‘No time to waste’: Boris Johnson to set out 10-point plan to boost net-zero commitment
Prime Minister Boris Johnson has issued a global rallying call on nations to put forward raised ambitions to tackle the climate emergency as part of a year-long run-up to COP26, with the UK set to publish a 10-point plan to boost green jobs and reach net-zero imminently.
Speaking to start a ‘year-long’ countdown to COP26, which will take place this time next year in Glasgow after being delayed by the coronavirus pandemic, Johnson has noted the need for all nations to act on the climate crisis.
“There is no greater duty for any nation than protecting our people and our planet,” Johnson said. “The pandemic has brought this into sharp focus, but climate change will remain the most enduring threat to the futures of our children and grandchildren – and the world we’re fighting for – if we do not act.”
“We are one year out from hosting the COP26 climate summit in Glasgow, bringing countries together to agree bold action to confront global warming…I’m calling on world leaders to put forward their own ambitious commitments to help eradicate our contributions to climate change before we meet in Scotland next November.”
Johnson’s message for heightened action has been boosted over the last few months. Under president-elect Joe Biden, the US is set to re-enter the Paris Agreement and forge out a net-zero target. Last month, Japan and South Korea pledged to legislate for net-zero by 2050 and, previously, the UK, EU and New Zealand have set the same deadline. China, the world’s largest emitter, has committed to reaching peak net emissions by 2030 and to achieve carbon neutrality by 2060.
In fact, Carbon Brief states that more than 60% of global carbon emissions will be covered by a net-zero ambition because of Biden’s climate commitments.
The UK is in the process of beefing up its own climate commitments. While the nation is targeting net-zero emissions by 2050, it will still have to submit a new Nationally Determined Contributions (NDC), which were emission reduction pledges for 2030 that were created for the Paris Agreement in 2015. The UK’s original NDC was submitted as part of the European Union and while pushing towards an 80% reduction in emissions by 2050, rather than the new net-zero target that has since been enshrined into law.
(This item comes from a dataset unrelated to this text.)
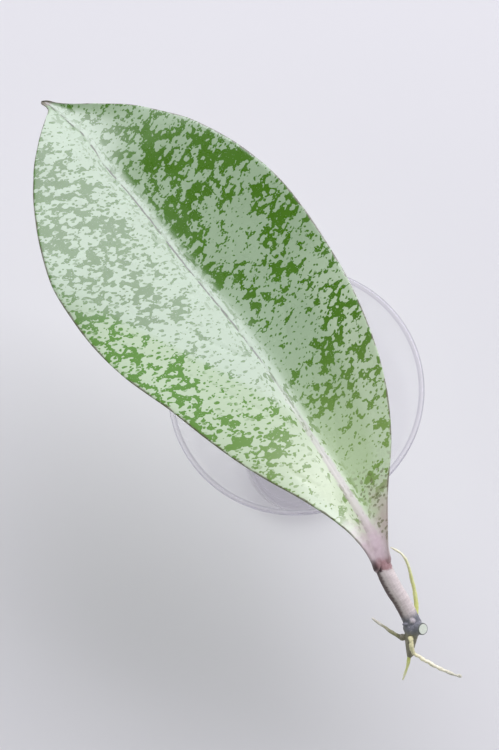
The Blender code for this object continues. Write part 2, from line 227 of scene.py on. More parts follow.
# Mesh of the stem: sides and weld of the tube, then the voxels and rounds of smoothing that melt it
TUBE_SIDES = 32
TUBE_WELD = 0.005 * MM
STEM_VOXEL = 0.11 * MM
STEM_SMOOTHING = 7
CUT_TOLERANCE = 1e-7

# Roots: centre lines in millimetres, from inside the node to the tip
ROOT_LEFT = (
    (27.6, -60.6, 77.5), (25.6, -60.7, 77.1), (24.3, -60.2, 77.1), (23.1, -59.5, 77.2),
    (21.6, -58.5, 77.8), (20, -57.5, 78.6), (18.3, -56.3, 79.4),
)
ROOT_DOWN = (
    (27.4, -64.2, 75.9), (27.2, -65.3, 75.4), (27, -66.6, 75.2), (26.7, -67.8, 74.7),
    (26.2, -69.2, 73.9), (25.7, -70.6, 73),
)
ROOT_RIGHT = (
    (27.5, -60.6, 78.6), (27.6, -61.6, 79.3), (27.7, -62.7, 79), (27.9, -63.8, 78.2),
    (28.3, -64.6, 77.6), (29.2, -65, 77.3), (30.6, -65.9, 76.9), (32.3, -66.9, 76.7), (34, -67.8, 76.4),
    (36, -68.7, 76), (37.7, -69.4, 75.7), (39.9, -69.9, 75.6),
)
ROOT_AERIAL = (
    (28.5, -57.6, 76.7), (28.9, -56, 75.9), (29.2, -53, 76.2), (29, -50.8, 76.8), (28.6, -48.7, 77.6),
    (28.1, -46.8, 78.5), (27.7, -45.2, 79.4), (27.2, -43.6, 80.3), (26.5, -42.2, 81), (25.5, -41, 81.6),
    (24.2, -40.2, 82), (22.9, -39.6, 82.2),
)


# Small tools for node trees

class Value:
    """An output of a node; arithmetic on it adds math nodes to its tree."""

    def __init__(self, socket):
        self.socket = socket
        self.tree = socket.id_data

    def __add__(self, other):
        return calc("ADD", self, other)

    def __sub__(self, other):
        return calc("SUBTRACT", self, other)

    def __rsub__(self, other):
        return calc("SUBTRACT", other, self)

    def __mul__(self, other):
        return calc("MULTIPLY", self, other)

    def __truediv__(self, other):
        return calc("DIVIDE", self, other)

    def __rtruediv__(self, other):
        return calc("DIVIDE", other, self)

    def __pow__(self, other):
        return calc("POWER", self, other)

    def __abs__(self):
        return calc("ABSOLUTE", self)

    __radd__ = __add__
    __rmul__ = __mul__


def tree_of(*values):
    """The tree that the values belong to; some of them may be plain numbers."""
    return next(value.tree for value in values if isinstance(value, Value))


def feed(made, inputs):
    """Link values to a node's inputs, or set the inputs' own numbers, colours and vectors."""
    for name, value in inputs.items():
        if isinstance(value, Value):
            value.tree.links.new(value.socket, made.inputs[name])
        else:
            made.inputs[name].default_value = value


def add(tree, kind, inputs=None, **settings):
    """Add a node with its settings and inputs."""
    made = tree.nodes.new(kind)
    for name, value in settings.items():
        setattr(made, name, value)
    feed(made, inputs or {})
    return made


def result(tree, kind, output, inputs=None, **settings):
    """Add a node and give one of its outputs."""
    return Value(add(tree, kind, inputs, **settings).outputs[output])


def calc(operation, *values, clamp=False):
    """One math node on numbers or values."""
    inputs = dict(enumerate(values))
    return result(tree_of(*values), "ShaderNodeMath", 0, inputs, operation=operation, use_clamp=clamp)


def vector_calc(operation, *vectors, output="Vector"):
    """One math node on vectors."""
    inputs = dict(enumerate(vectors))
    return result(tree_of(*vectors), "ShaderNodeVectorMath", output, inputs, operation=operation)


def scaled(vector, factor):
    """A vector or colour made longer or brighter."""
    inputs = {0: vector, "Scale": factor}
    return result(vector.tree, "ShaderNodeVectorMath", "Vector", inputs, operation="SCALE")


def join(x=0.0, y=0.0, z=0.0):
    """A vector from its three parts."""
    return result(tree_of(x, y, z), "ShaderNodeCombineXYZ", 0, {"X": x, "Y": y, "Z": z})


def split(vector):
    """The three parts of a vector."""
    return [Value(part) for part in add(vector.tree, "ShaderNodeSeparateXYZ", {0: vector}).outputs]


def blend_values(share, low, high):
    """Low where share is 0 and high where it is 1."""
    return share * (high - low) + low


def span(value, start, end, low=0.0, high=1.0, smooth=True):
    """Map a value's stretch from start to end onto low to high."""
    inputs = {"Value": value, "From Min": start, "From Max": end, "To Min": low, "To Max": high}
    kind = "SMOOTHSTEP" if smooth else "LINEAR"
    return result(value.tree, "ShaderNodeMapRange", "Result", inputs, interpolation_type=kind)


def linear(colour):
    """Three numbers in 0 to 255 are a display colour, given back as linear values; others stay."""
    if isinstance(colour, Value) or len(colour) == 4:
        return colour
    shares = [number / 255 for number in colour]
    return (*(part / 12.92 if part <= 0.04045 else ((part + 0.055) / 1.055) ** 2.4 for part in shares), 1.0)


def mix(share, first, second):
    """Blend two colours."""
    inputs = {0: share, 6: linear(first), 7: linear(second)}
    return result(tree_of(share, first, second), "ShaderNodeMix", 2, inputs, data_type="RGBA")


def noise(vector, scale, detail=2.0, roughness=0.5):
    inputs = {"Vector": vector, "Scale": scale, "Detail": detail, "Roughness": roughness}
    return result(vector.tree, "ShaderNodeTexNoise", "Fac", inputs)


def cells(vector, scale, smoothness=0.0, shift=0.0):
    """Distance to the nearest of many scattered points, in cells: thresholds of it are merging drops."""
    inputs = {"Vector": vector_calc("ADD", vector, (shift, shift, 0.0)), "Scale": scale}
    feature = "F1"
    if smoothness:
        inputs["Smoothness"] = smoothness
        feature = "SMOOTH_F1"
    return result(
        vector.tree, "ShaderNodeTexVoronoi", "Distance", inputs, feature=feature, voronoi_dimensions="2D"
    )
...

Johnson used his speech to confirm that a 10-point plan would be published “shortly”, detailing how a focus on green markets will “not only create thousands of British jobs but also invigorate our plans to achieve net-zero by 2050”.
The PM has already unveiled plans for every home in the UK to be powered with electricity from offshore wind farms within the decade and has unveiled a £160m pot to support the sector. This commitment has seen the Government increase its 2030 target for installed offshore wind capacity from 30GW to 40GW.
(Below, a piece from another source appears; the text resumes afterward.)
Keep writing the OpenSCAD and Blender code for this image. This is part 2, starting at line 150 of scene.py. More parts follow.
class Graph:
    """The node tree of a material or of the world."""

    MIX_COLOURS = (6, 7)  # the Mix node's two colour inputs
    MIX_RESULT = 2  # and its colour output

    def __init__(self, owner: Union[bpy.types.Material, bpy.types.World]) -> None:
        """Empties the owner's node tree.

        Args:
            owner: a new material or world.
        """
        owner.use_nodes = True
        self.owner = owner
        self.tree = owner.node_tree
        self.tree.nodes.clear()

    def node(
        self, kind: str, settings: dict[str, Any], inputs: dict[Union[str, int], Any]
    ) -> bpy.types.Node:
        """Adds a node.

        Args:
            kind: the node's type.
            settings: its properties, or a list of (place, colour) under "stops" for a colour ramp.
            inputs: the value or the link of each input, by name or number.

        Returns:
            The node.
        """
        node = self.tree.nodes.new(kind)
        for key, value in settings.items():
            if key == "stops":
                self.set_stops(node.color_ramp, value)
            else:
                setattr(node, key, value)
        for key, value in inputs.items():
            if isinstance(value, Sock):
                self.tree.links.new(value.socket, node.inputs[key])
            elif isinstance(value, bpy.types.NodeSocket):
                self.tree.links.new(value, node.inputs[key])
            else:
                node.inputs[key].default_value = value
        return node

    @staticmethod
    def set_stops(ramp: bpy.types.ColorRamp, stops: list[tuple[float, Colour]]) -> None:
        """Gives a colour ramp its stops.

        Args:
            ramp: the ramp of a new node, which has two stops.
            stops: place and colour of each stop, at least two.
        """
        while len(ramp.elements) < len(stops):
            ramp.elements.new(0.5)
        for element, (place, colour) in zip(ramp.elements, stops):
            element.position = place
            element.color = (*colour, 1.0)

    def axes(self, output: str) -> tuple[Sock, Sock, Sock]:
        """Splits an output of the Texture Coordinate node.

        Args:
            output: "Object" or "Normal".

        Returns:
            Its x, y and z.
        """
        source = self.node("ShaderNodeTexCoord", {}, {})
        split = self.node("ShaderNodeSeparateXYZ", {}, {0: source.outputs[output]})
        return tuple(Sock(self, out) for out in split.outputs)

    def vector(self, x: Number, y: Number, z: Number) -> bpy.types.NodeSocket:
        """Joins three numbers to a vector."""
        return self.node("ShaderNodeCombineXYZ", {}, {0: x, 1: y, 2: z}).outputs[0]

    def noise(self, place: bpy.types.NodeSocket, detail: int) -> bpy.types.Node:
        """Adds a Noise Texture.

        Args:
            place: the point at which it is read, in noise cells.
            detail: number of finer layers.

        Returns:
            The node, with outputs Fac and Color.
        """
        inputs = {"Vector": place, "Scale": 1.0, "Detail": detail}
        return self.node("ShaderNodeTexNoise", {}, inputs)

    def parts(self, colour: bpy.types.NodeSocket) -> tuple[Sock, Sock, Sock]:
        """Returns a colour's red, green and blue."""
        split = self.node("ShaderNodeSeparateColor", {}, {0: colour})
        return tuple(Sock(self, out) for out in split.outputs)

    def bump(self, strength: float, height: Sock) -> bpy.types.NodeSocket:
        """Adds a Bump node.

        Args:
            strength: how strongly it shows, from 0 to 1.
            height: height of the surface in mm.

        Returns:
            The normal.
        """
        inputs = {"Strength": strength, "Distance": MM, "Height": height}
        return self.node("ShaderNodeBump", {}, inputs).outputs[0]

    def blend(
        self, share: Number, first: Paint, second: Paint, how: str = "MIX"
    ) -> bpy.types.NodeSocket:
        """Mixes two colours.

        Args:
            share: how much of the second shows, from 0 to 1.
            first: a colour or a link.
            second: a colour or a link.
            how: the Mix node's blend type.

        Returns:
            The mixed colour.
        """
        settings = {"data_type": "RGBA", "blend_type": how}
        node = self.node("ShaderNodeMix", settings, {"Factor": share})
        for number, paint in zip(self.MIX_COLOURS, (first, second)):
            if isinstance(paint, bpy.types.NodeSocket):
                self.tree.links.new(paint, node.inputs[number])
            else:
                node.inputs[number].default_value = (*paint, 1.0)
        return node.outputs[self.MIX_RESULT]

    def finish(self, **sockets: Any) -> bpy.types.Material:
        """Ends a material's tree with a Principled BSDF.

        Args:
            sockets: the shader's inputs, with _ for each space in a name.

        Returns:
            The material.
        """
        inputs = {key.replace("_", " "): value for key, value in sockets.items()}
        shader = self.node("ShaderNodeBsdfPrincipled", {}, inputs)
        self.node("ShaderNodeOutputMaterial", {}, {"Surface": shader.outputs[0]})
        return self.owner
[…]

The Financial Times has reported that Johnson’s plan could also cover hydrogen production and infrastructure; carbon capture and storage (CCS); low-carbon synthetic fuels for aviation and small modular reactors. On the latter, the Conservative Party has pledged to create a nuclear fusion facility by 2040.
Johnson is also primed to move the ban on new petrol and diesel car sales forward to 2030 by the end of the year. Under Theresa May, the UK Government had initially introduced the ban on new petrol and diesel car sales with a 2040 deadline. Following criticism from green groups, including its own Committee on Climate Change, over the policy’s alignment with the UK’s 2050 net-zero target, Boris Johnson moved in February to alter the deadline to 2035.
Reacting to Boris Johnson’s warning that there is “no time to waste” on climate action, Friends of the Earth climate campaigner Muna Suleiman said: “Urgent action is needed to deal with the climate crisis, which is why Boris Johnson must turn around his government’s failure to keep on track to meet its own target for cutting emissions.
“The Prime Minister’s forthcoming 10-point plan is a real opportunity to show his commitment to a zero-carbon future, but he must abandon climate-wrecking policies too. If Mr Johnson wants to demonstrate global leadership on the climate emergency he can start by ending the £27bn road programme, calling a stop on airport expansion and halting the funding of fossil fuel development overseas.”